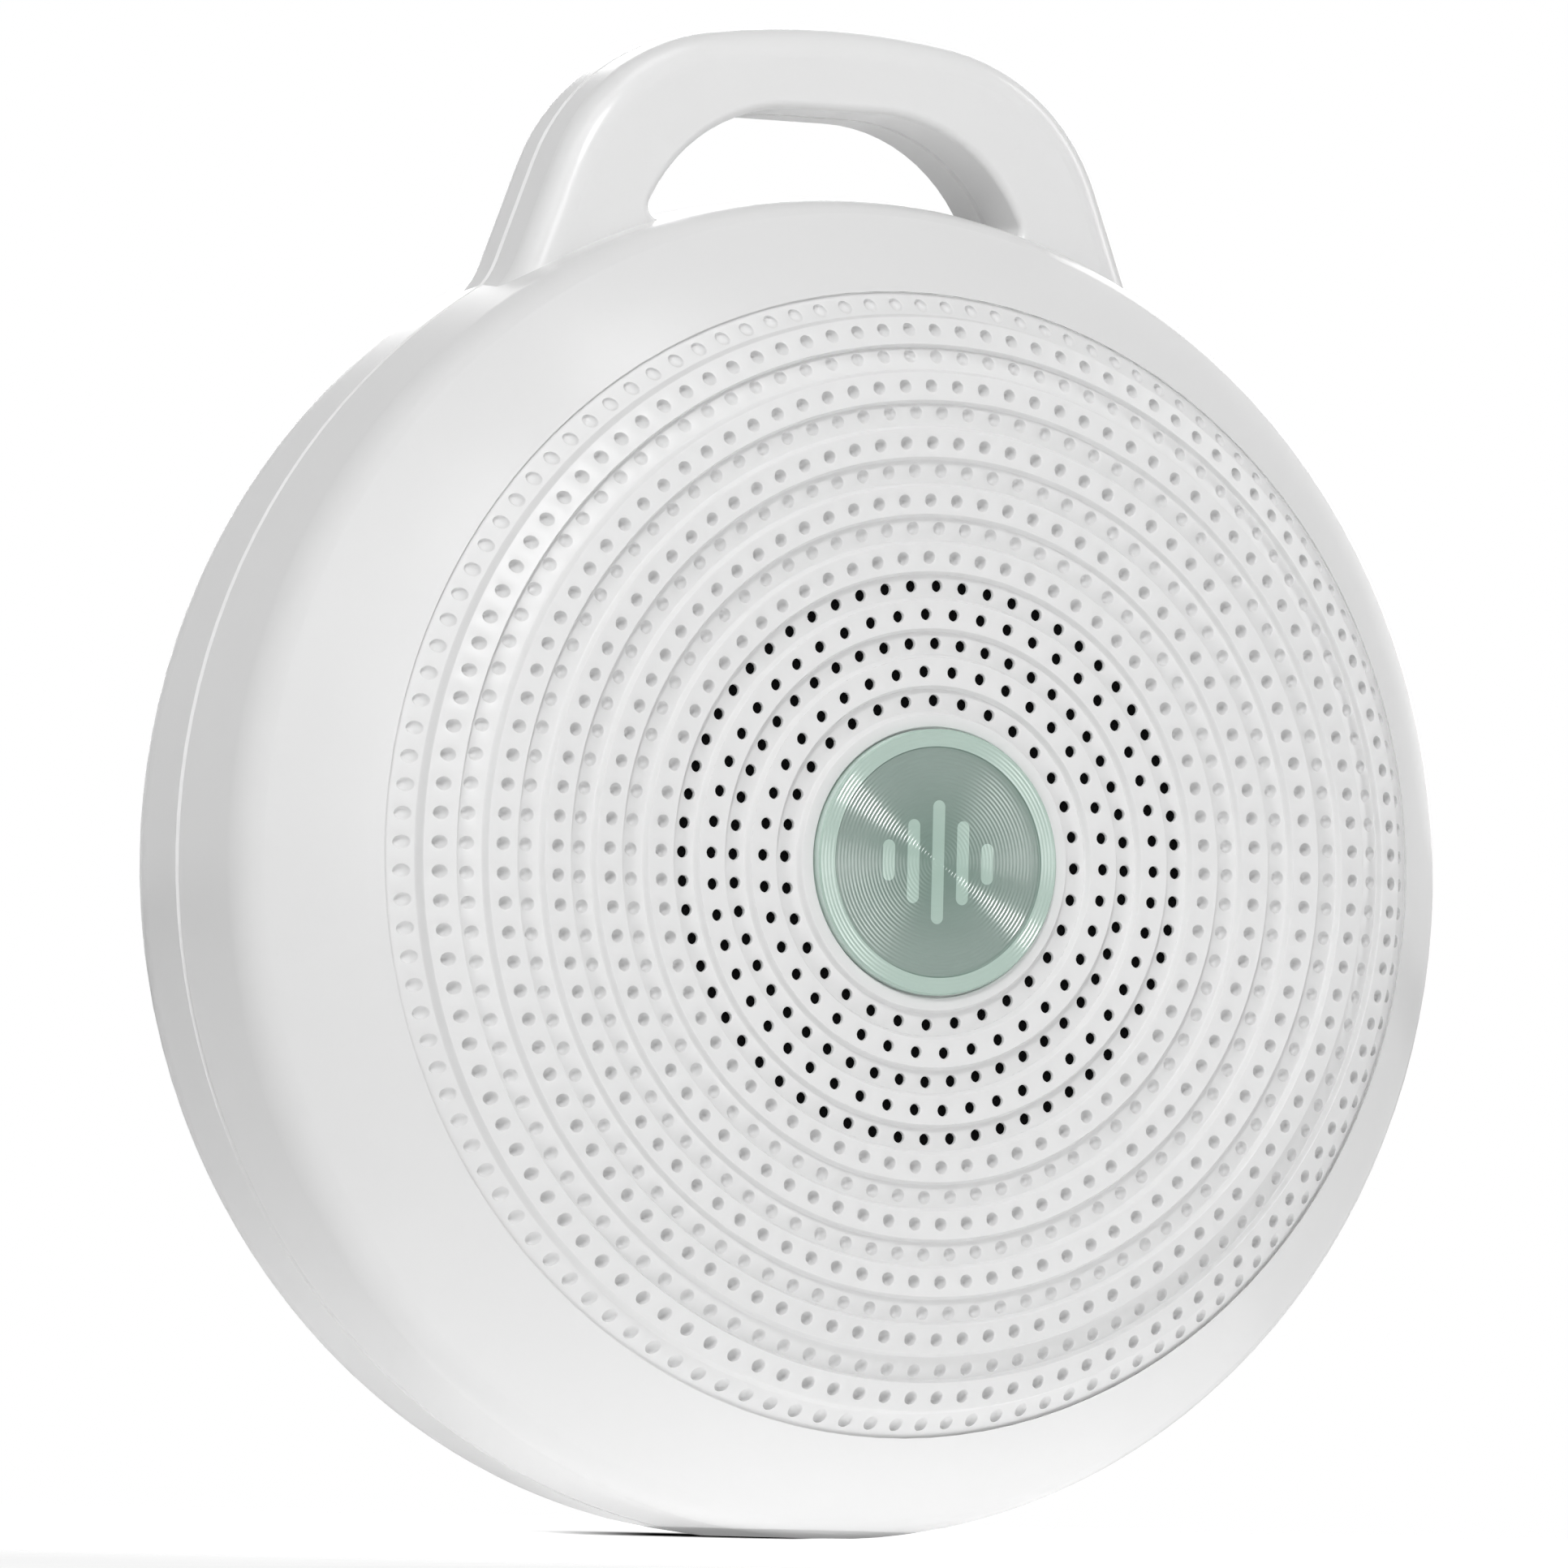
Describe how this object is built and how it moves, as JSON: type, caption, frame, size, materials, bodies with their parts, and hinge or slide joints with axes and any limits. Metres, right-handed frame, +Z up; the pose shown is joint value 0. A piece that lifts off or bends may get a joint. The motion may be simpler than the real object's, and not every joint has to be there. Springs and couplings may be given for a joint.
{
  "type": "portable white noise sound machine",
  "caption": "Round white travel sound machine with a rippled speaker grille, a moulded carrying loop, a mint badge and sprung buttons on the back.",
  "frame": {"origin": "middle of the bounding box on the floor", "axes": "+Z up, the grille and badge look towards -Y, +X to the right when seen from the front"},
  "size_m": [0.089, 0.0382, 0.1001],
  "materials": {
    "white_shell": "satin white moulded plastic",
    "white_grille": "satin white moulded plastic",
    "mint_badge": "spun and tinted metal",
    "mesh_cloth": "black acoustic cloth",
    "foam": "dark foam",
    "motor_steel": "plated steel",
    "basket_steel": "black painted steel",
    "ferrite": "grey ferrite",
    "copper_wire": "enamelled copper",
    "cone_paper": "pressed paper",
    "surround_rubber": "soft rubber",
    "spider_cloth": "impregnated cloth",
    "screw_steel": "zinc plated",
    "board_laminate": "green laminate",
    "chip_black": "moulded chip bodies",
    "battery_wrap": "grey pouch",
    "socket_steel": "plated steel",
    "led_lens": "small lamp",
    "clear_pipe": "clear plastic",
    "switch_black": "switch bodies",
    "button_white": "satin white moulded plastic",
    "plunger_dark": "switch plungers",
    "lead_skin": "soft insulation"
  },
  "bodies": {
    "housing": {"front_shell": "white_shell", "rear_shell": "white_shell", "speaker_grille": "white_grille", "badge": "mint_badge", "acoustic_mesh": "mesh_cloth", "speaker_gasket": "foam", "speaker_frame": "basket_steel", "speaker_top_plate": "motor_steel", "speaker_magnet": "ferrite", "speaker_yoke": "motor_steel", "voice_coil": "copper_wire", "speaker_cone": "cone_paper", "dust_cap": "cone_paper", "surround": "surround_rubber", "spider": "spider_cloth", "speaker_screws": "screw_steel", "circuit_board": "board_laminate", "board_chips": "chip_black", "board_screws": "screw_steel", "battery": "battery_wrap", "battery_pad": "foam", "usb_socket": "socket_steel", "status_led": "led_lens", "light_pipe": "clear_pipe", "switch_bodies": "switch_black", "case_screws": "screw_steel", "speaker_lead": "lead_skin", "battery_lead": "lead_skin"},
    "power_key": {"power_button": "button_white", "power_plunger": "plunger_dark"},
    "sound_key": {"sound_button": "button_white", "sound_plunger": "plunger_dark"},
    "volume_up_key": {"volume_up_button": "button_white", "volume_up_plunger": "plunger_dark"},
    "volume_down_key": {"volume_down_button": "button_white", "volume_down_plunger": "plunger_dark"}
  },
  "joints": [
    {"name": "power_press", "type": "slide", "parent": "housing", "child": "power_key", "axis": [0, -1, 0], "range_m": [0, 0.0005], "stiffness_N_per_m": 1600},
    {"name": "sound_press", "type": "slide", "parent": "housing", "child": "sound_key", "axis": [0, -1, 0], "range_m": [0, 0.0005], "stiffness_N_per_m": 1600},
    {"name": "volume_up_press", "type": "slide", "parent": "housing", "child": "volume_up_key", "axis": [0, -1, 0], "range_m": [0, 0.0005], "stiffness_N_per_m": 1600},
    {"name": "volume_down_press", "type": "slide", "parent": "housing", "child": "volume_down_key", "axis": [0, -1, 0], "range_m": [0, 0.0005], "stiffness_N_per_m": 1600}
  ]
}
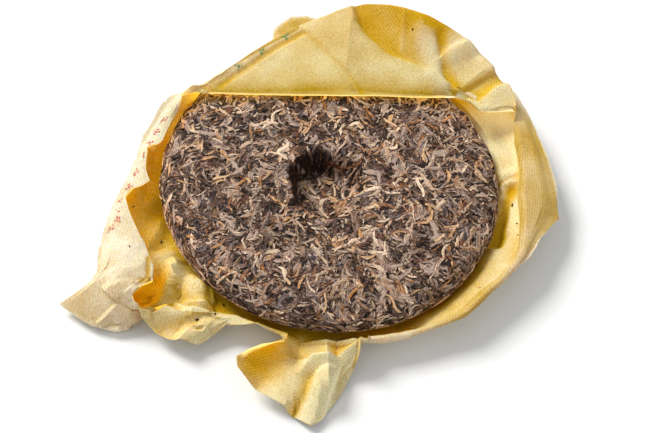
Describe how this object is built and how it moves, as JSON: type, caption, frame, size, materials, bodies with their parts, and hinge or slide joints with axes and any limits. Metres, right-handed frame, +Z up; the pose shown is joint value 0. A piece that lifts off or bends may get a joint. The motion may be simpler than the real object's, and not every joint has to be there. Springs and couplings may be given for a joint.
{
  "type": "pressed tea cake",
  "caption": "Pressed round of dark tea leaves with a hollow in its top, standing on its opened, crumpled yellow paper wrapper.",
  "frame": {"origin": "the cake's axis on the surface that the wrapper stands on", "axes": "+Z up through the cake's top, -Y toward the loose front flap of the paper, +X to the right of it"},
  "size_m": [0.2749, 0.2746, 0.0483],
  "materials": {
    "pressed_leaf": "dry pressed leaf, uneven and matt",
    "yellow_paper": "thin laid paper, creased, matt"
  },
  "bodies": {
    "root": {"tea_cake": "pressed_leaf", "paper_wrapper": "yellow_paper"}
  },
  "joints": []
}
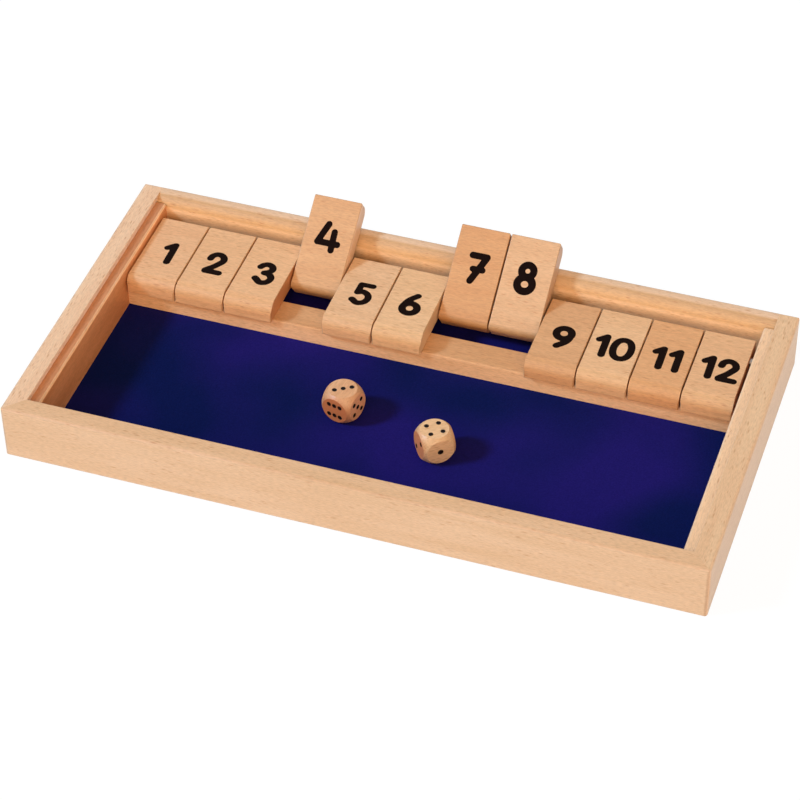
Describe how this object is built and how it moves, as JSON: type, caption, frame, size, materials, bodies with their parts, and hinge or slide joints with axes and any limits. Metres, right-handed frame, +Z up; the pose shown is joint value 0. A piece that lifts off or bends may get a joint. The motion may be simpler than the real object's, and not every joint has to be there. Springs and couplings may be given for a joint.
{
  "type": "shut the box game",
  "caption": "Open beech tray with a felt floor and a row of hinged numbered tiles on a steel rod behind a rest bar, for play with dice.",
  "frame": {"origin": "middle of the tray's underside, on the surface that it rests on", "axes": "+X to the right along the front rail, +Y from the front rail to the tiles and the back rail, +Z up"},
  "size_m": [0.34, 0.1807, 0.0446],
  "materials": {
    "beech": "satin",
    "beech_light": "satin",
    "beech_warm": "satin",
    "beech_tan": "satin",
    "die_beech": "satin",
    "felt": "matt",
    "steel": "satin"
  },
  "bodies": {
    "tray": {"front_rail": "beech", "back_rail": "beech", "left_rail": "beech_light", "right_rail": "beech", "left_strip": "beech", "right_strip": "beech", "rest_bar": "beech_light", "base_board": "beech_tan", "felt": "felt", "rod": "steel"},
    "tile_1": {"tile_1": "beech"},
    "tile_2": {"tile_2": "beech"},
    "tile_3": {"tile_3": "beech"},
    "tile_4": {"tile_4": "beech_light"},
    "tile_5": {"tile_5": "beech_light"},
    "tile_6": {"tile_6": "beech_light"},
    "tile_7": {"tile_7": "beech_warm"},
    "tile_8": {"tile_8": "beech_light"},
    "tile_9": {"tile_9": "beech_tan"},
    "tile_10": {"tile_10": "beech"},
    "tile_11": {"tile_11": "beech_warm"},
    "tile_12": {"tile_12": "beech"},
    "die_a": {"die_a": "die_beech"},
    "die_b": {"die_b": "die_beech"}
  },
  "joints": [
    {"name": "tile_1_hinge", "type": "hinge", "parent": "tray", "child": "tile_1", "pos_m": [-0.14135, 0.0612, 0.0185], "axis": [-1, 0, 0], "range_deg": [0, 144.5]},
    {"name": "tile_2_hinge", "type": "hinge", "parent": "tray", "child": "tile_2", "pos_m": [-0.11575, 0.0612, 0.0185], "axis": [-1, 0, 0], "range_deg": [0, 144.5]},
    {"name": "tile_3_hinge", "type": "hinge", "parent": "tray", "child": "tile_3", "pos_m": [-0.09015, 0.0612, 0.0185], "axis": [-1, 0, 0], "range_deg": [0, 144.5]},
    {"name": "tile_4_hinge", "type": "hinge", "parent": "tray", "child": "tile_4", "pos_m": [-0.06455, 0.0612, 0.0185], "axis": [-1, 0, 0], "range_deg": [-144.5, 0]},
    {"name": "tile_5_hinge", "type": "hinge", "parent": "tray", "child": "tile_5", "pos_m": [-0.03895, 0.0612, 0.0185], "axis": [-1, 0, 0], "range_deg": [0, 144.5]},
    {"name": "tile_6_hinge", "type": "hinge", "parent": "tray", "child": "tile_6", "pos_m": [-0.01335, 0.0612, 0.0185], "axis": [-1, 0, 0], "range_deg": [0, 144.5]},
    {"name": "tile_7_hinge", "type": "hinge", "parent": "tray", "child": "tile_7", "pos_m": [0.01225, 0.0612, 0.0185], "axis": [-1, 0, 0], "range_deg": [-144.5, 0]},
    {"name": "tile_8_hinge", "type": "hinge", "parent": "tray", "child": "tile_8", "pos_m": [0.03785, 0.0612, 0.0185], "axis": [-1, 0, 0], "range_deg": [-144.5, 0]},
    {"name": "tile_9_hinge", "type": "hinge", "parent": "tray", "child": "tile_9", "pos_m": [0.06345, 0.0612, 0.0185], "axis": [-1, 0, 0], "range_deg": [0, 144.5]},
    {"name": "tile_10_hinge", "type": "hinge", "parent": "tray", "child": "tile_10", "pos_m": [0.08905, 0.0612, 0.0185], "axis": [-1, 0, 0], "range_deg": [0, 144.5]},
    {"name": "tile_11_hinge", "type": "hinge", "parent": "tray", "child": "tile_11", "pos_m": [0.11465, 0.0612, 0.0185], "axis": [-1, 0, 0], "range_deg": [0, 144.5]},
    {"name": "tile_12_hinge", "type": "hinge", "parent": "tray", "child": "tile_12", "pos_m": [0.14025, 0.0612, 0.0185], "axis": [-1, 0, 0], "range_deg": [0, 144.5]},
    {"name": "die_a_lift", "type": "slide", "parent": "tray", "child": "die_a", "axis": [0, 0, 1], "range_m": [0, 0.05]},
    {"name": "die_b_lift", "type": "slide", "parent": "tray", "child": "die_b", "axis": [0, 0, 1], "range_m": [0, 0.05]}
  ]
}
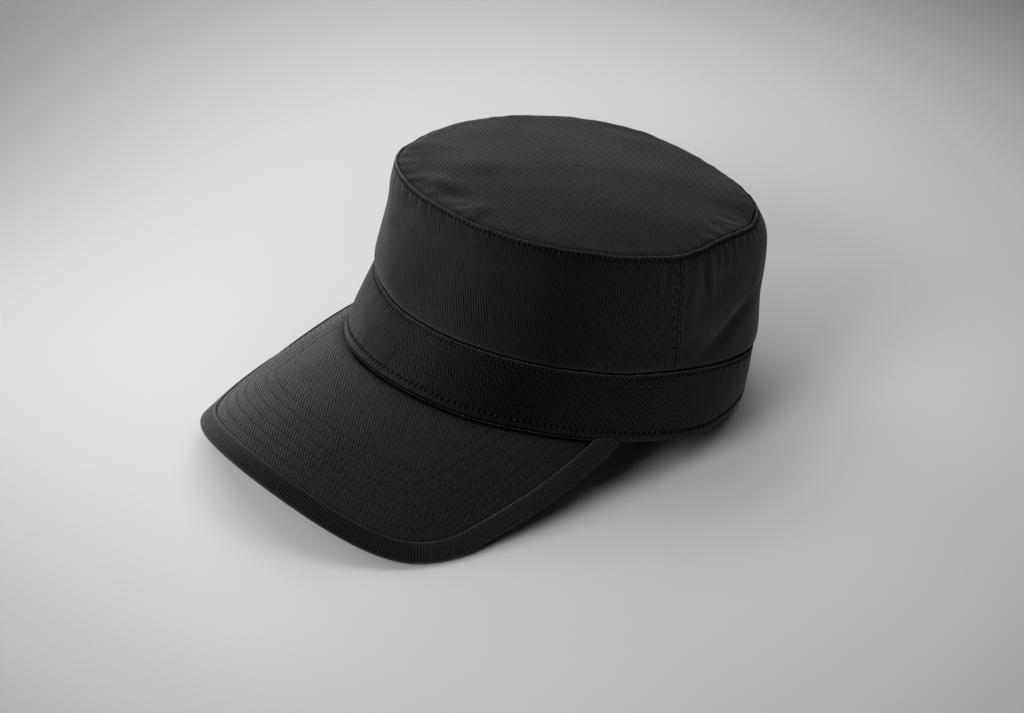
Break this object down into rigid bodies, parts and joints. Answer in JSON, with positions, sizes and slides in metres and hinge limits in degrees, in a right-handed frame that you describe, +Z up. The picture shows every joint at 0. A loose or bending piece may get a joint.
——————
> [What is asked]
Each line that contains the string "loose" counts once; say how many there are and nothing else.

> [Task answer]
2